Tuesday, July 1, 2014

Dealing with my Debbie Downer



One of the challenges of being a "newbie" runner is learning to develop mental strength…or basically, dealing with that inner voice that yammers on and on about how I must be crazy for even THINKING of running a half marathon.

I have two inner voices that I deal with…and let me say, just by typing that, I'm feeling like you think that I really MUST be crazy - but not because I'm running, but because I have voices in my head.

I promise I'm not crazy.

Really.

Anyway.

I like to call the first voice "Motivational Mary" - who every so often pops up in my head as I'm running, with quotes and inspirational sayings that keep me going, like, "You are AWESOME!" and "You can DO it!" and "Think of how you're going to look in a swim suit!" and stuff like that. Motivational Mary is full of unicorns and puppies and rainbows, and I love her.

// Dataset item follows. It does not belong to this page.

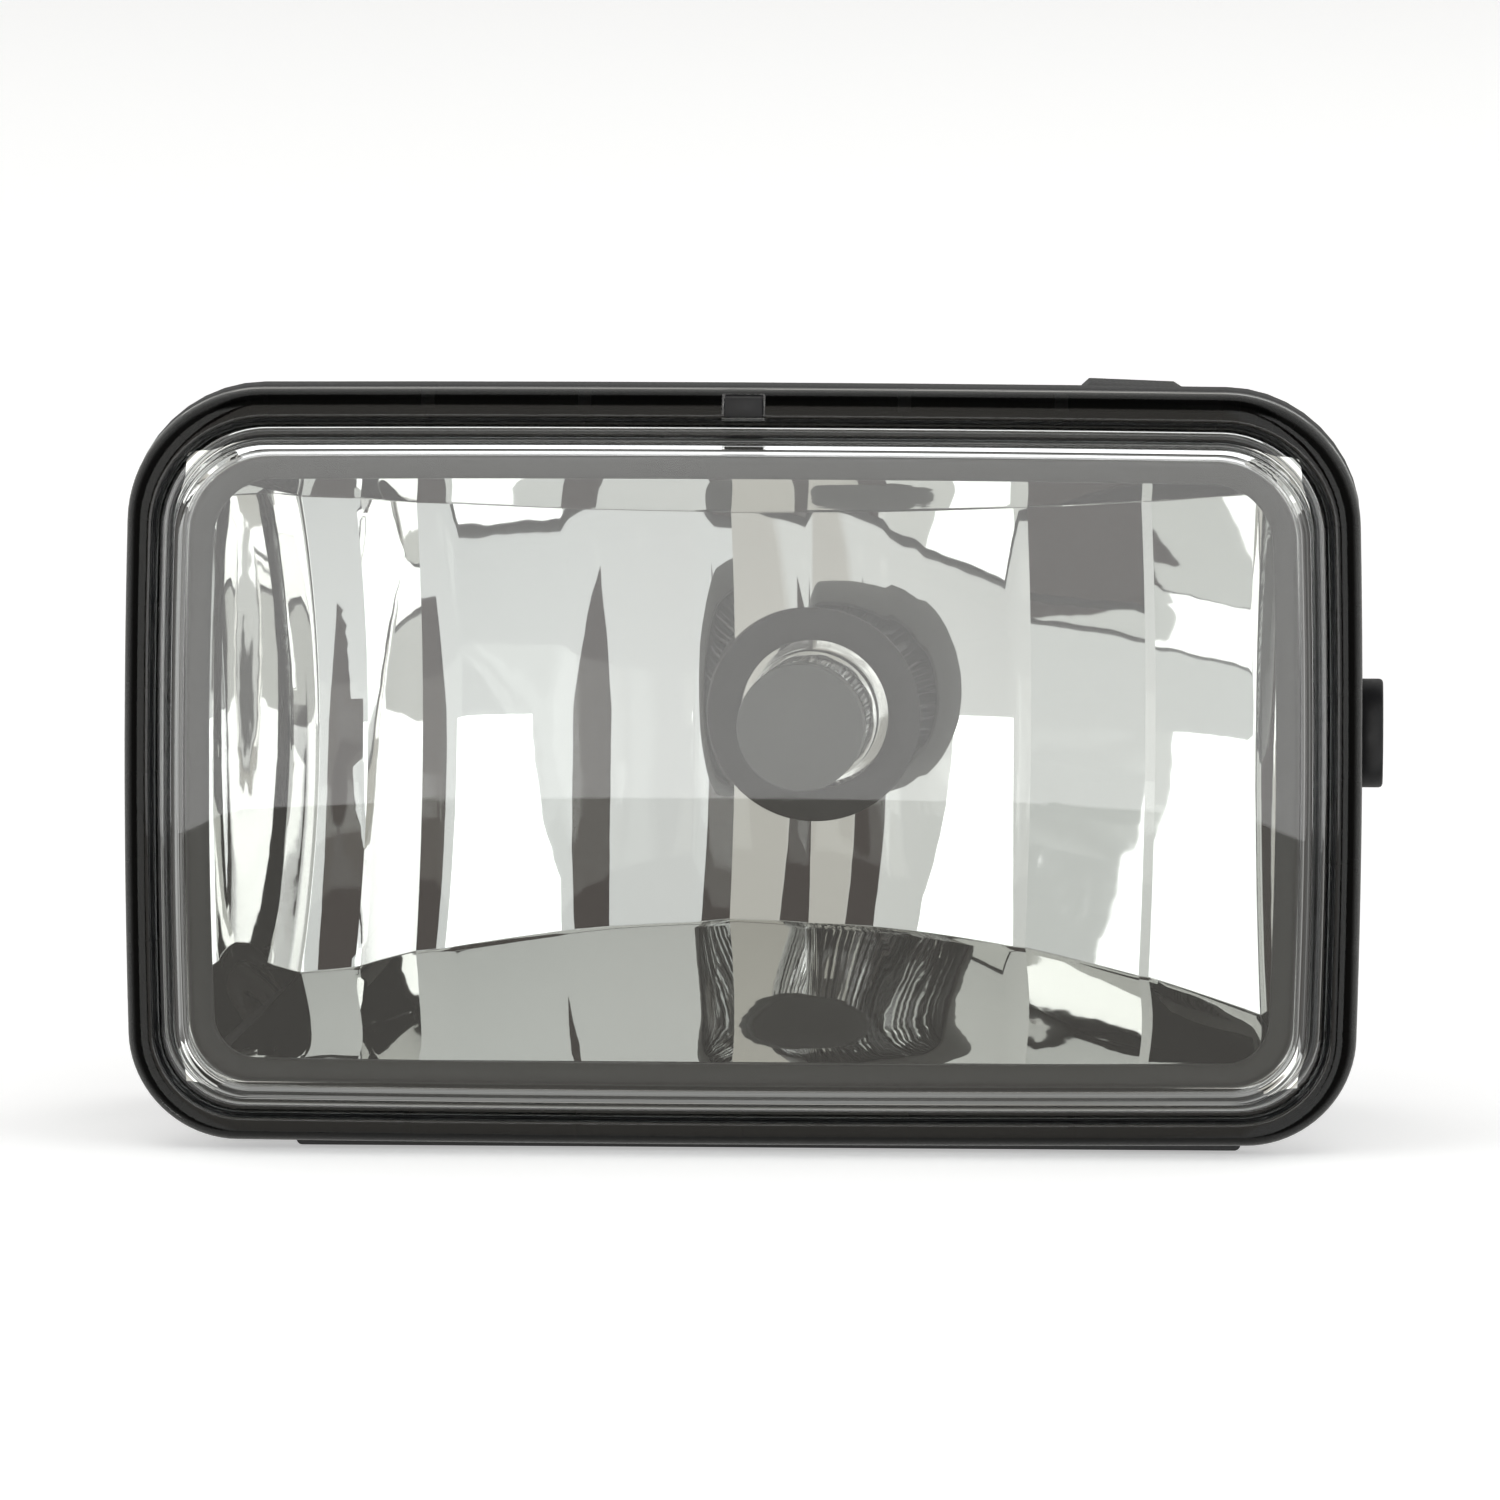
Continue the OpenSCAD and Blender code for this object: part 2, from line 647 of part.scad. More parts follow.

However…the other voice, aka "Debbie Downer", seems to be more prevalent…and THAT is the voice that I need to squelch. Debbie Downer is that voice that focuses on the negative, rather than the positive, and by working on my mental toughness, I hope to kill. Debbie Downer says things like, "You're too old. You're too flabby. You can't run. You're nuts." Gah.

This morning, unfortunately, there was more Debbie Downer than Motivational Mary…

It doesn't help that I have to wake up at 6:00 A.M. to run, due to the summer heat. I am NOT a morning person, so Debbie Downer was out in full force immediately.

"Do you REALLY want to do this at 6:00 A.M.???" she began, as I was rolling out of bed. "Besides…it's going to rain. I think you should stay in bed."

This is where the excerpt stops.